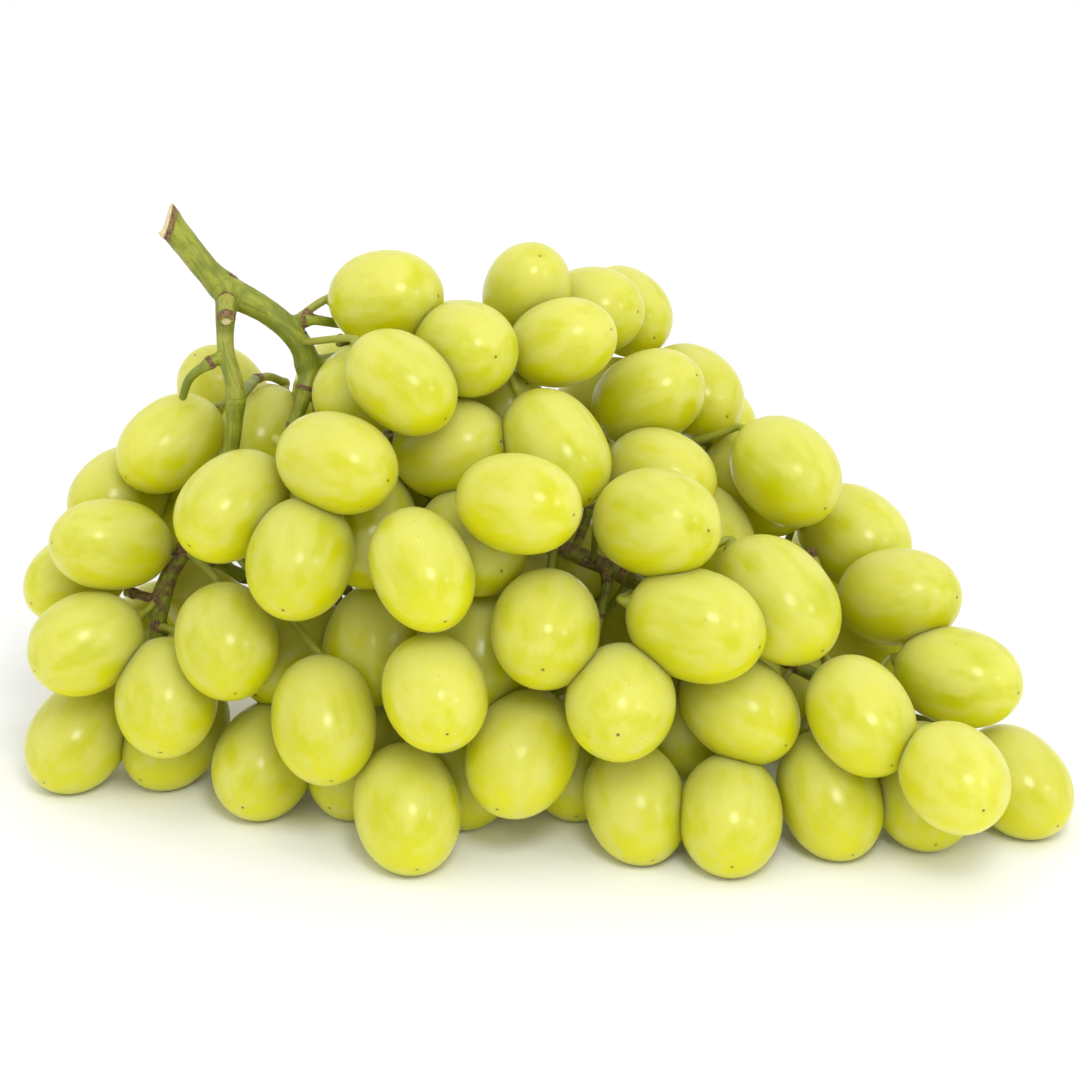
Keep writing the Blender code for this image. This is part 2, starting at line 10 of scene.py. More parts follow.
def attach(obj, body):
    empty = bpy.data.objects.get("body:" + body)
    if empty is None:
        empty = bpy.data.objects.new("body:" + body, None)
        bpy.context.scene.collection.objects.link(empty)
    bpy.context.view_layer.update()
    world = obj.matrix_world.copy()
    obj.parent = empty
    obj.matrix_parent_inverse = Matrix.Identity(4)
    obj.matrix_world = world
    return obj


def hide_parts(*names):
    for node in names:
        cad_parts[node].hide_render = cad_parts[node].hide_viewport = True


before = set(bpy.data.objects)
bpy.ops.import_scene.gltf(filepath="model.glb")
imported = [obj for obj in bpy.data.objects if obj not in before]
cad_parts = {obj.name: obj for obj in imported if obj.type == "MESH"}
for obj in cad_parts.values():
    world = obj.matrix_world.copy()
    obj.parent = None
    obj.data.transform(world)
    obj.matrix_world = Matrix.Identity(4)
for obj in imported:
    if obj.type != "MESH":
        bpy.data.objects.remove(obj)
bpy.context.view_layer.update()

-*-*-

■ TASK BRIEF
Output the full listing without altering anything.

■ WRITTEN RESPONSE
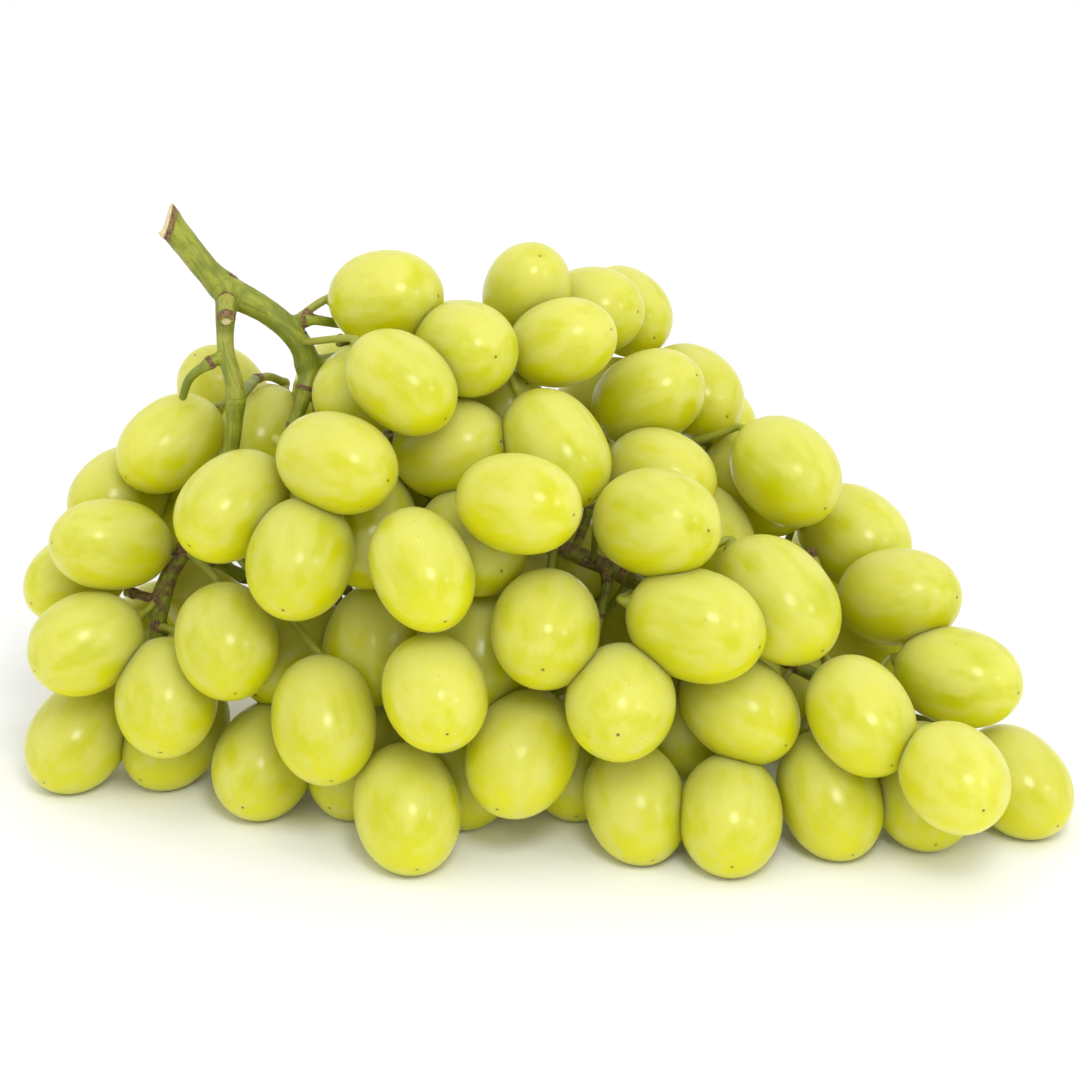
Keep writing the Blender code for this image. This is part 2, starting at line 10 of scene.py. More parts follow.
def attach(obj, body):
    empty = bpy.data.objects.get("body:" + body)
    if empty is None:
        empty = bpy.data.objects.new("body:" + body, None)
        bpy.context.scene.collection.objects.link(empty)
    bpy.context.view_layer.update()
    world = obj.matrix_world.copy()
    obj.parent = empty
    obj.matrix_parent_inverse = Matrix.Identity(4)
    obj.matrix_world = world
    return obj


def hide_parts(*names):
    for node in names:
        cad_parts[node].hide_render = cad_parts[node].hide_viewport = True


before = set(bpy.data.objects)
bpy.ops.import_scene.gltf(filepath="model.glb")
imported = [obj for obj in bpy.data.objects if obj not in before]
cad_parts = {obj.name: obj for obj in imported if obj.type == "MESH"}
for obj in cad_parts.values():
    world = obj.matrix_world.copy()
    obj.parent = None
    obj.data.transform(world)
    obj.matrix_world = Matrix.Identity(4)
for obj in imported:
    if obj.type != "MESH":
        bpy.data.objects.remove(obj)
bpy.context.view_layer.update()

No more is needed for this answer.